Edit: Seems like I was wrong. This is for current shareholders. I saw somewhere on the internet sometime in October. That's a wild guess though.

[+] publiccomps|5 years ago|reply
I just wrote a S-1 teardown of Snowflake: https://blog.publiccomps.com/snowflake-s1-ipo-teardown/

Would love feedback! Included some helpful quotes from this thread too on why Snowflake vs Redshift.

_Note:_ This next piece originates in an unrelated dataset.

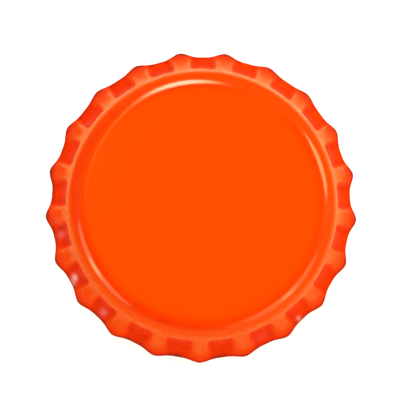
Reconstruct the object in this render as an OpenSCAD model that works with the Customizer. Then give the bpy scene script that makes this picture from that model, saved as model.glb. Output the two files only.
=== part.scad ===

[+] yrotsih|5 years ago|reply
With all the hype over last few years, thought they had half a billion revenue, instead a paltry $265MM in 2020(per their chart) and a loss of $365MM. In comparison, teradata has $2B revenue in 2019(market cap < $3B). Just another VC fueled. Wait for an year after IPO. The real value will be clear.
[+] huac|5 years ago|reply
They doubled revenue over the last year and expanded gross margin by 25% ... seems good. Looks like most of the incremental loss comes from expanded marketing costs - but their net revenue retention rate is between 150% and 200%, which is extremely strong. Unfortunately no reported cohort metrics.
[+] swalsh|5 years ago|reply
They're going to have to add a new section "daily S-1 filings" if this keeps up, we can put it next to the show hn link.
[+] yrotsih|5 years ago|reply
Isn't it unusual for the VCs to own close to 67%. Bankers made money! Not the actual engineers who toiled away!
[+] staysaasy|5 years ago|reply
Absolutely phenomenal product and company. I have a huge enterprise SaaS crush on these folks. Very solid, thoughtful team as well in my experience.

Their massive marketing spend is interesting, I suspect that they perceive themselves to be the first (or at least, strongest) mover in a once-in-a generation land grab.

[+] Konohamaru|5 years ago|reply
Wow the styling of that legal document is just gorgeous!